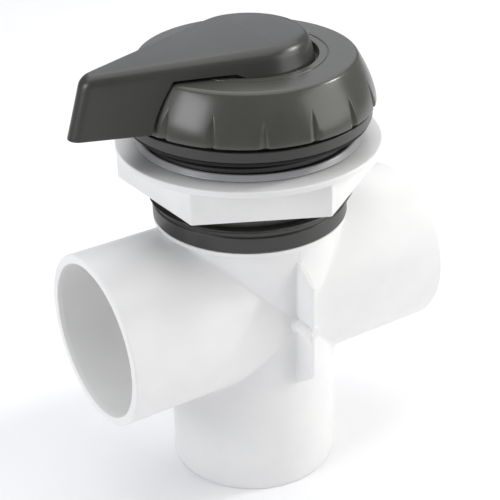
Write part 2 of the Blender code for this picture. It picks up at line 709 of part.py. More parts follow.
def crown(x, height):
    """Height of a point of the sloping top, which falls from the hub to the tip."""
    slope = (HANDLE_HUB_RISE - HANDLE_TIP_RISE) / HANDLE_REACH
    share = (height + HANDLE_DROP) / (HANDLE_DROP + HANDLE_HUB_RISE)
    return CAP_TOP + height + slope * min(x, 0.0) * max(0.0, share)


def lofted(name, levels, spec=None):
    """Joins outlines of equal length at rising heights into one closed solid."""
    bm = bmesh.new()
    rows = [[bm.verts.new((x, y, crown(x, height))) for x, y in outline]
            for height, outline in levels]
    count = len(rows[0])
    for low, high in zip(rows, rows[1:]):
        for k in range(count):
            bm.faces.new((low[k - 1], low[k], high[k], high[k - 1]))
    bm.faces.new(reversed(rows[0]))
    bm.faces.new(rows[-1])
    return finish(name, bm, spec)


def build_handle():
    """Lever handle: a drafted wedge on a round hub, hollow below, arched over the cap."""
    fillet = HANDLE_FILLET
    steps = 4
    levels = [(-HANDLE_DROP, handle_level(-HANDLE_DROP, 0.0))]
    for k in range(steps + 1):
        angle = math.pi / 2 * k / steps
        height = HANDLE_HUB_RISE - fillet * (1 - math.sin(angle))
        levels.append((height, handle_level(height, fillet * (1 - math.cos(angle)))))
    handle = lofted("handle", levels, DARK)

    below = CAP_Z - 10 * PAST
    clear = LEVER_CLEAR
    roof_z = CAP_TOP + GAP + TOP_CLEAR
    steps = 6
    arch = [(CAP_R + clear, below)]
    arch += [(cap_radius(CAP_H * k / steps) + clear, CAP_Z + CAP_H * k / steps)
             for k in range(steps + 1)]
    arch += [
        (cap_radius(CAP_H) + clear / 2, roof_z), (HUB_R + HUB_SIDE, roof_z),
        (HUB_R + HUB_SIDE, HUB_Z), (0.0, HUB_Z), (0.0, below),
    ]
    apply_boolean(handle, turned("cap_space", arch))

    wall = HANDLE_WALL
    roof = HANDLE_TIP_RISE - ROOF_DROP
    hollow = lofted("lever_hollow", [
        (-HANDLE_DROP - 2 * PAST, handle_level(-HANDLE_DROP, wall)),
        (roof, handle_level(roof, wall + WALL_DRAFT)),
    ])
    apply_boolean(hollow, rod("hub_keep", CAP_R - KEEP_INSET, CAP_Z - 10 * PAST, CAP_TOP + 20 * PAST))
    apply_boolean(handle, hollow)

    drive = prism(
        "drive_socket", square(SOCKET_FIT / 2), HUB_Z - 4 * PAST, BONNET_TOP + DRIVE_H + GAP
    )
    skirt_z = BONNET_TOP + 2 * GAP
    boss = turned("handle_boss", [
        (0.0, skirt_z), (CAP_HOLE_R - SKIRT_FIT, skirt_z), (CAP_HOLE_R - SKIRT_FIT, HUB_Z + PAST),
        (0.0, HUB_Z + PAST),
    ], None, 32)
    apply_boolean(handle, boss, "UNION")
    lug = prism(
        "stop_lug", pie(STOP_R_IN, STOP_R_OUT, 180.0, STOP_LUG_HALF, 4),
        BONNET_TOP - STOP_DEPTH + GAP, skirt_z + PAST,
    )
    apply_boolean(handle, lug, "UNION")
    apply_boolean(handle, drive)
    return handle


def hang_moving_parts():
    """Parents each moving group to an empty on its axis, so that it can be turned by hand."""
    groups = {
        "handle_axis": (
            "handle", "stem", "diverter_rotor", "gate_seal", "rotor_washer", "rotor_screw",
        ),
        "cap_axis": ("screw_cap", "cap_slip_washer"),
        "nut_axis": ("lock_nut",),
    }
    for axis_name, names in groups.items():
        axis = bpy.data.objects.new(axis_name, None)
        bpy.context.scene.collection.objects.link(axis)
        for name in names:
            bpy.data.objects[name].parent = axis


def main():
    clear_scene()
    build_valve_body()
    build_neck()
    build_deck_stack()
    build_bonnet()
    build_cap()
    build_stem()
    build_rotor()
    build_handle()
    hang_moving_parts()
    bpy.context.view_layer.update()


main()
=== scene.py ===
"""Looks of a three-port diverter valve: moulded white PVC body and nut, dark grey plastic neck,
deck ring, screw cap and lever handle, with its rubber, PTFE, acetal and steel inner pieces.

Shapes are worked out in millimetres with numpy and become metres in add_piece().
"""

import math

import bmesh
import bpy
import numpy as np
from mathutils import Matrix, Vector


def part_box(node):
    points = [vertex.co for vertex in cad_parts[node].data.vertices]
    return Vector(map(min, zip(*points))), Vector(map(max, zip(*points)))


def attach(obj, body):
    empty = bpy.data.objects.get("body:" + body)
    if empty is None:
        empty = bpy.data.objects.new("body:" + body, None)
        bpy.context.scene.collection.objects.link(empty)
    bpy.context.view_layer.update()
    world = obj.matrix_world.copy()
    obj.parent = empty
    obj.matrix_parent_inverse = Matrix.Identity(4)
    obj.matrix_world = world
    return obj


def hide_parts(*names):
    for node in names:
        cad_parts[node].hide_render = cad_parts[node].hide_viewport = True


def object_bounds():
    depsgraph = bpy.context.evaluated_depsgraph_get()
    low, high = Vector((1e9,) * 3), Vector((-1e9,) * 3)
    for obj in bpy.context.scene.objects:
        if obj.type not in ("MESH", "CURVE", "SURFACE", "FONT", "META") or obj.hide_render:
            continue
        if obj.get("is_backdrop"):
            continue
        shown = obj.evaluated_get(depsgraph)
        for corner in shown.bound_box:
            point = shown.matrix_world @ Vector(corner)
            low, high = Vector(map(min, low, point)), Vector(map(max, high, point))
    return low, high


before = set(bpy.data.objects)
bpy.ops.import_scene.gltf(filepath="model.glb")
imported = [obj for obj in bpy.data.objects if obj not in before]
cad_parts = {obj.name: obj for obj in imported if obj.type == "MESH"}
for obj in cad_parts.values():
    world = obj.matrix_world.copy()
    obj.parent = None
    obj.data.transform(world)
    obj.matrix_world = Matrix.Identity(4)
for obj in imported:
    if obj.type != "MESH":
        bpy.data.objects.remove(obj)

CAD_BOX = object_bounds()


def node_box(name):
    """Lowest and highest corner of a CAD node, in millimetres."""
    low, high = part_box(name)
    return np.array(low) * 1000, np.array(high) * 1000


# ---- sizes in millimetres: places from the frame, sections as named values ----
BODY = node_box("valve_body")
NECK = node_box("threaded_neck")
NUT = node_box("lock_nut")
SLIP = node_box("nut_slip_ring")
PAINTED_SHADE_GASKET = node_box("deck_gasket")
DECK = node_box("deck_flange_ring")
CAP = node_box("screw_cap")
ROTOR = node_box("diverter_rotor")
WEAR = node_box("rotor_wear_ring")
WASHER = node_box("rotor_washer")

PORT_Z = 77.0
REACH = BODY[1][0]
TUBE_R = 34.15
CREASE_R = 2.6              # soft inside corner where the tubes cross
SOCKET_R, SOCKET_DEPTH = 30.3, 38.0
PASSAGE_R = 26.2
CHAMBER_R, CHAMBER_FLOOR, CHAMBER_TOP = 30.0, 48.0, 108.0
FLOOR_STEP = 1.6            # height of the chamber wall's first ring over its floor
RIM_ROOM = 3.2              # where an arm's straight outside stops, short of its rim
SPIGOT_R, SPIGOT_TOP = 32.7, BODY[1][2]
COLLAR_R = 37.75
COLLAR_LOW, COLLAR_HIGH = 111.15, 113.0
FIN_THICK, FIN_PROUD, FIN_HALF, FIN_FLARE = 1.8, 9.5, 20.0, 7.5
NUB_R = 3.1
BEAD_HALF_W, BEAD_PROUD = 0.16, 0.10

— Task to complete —
Your task is to print the lines from the one containing "for name in" through the one containing "shown = obj.evaluated_get(depsgraph)", exactly and with nothing added.

— Result for this task —
        for name in names:
            bpy.data.objects[name].parent = axis


def main():
    clear_scene()
    build_valve_body()
    build_neck()
    build_deck_stack()
    build_bonnet()
    build_cap()
    build_stem()
    build_rotor()
    build_handle()
    hang_moving_parts()
    bpy.context.view_layer.update()


main()
=== scene.py ===
"""Looks of a three-port diverter valve: moulded white PVC body and nut, dark grey plastic neck,
deck ring, screw cap and lever handle, with its rubber, PTFE, acetal and steel inner pieces.

Shapes are worked out in millimetres with numpy and become metres in add_piece().
"""

import math

import bmesh
import bpy
import numpy as np
from mathutils import Matrix, Vector


def part_box(node):
    points = [vertex.co for vertex in cad_parts[node].data.vertices]
    return Vector(map(min, zip(*points))), Vector(map(max, zip(*points)))


def attach(obj, body):
    empty = bpy.data.objects.get("body:" + body)
    if empty is None:
        empty = bpy.data.objects.new("body:" + body, None)
        bpy.context.scene.collection.objects.link(empty)
    bpy.context.view_layer.update()
    world = obj.matrix_world.copy()
    obj.parent = empty
    obj.matrix_parent_inverse = Matrix.Identity(4)
    obj.matrix_world = world
    return obj


def hide_parts(*names):
    for node in names:
        cad_parts[node].hide_render = cad_parts[node].hide_viewport = True


def object_bounds():
    depsgraph = bpy.context.evaluated_depsgraph_get()
    low, high = Vector((1e9,) * 3), Vector((-1e9,) * 3)
    for obj in bpy.context.scene.objects:
        if obj.type not in ("MESH", "CURVE", "SURFACE", "FONT", "META") or obj.hide_render:
            continue
        if obj.get("is_backdrop"):
            continue
        shown = obj.evaluated_get(depsgraph)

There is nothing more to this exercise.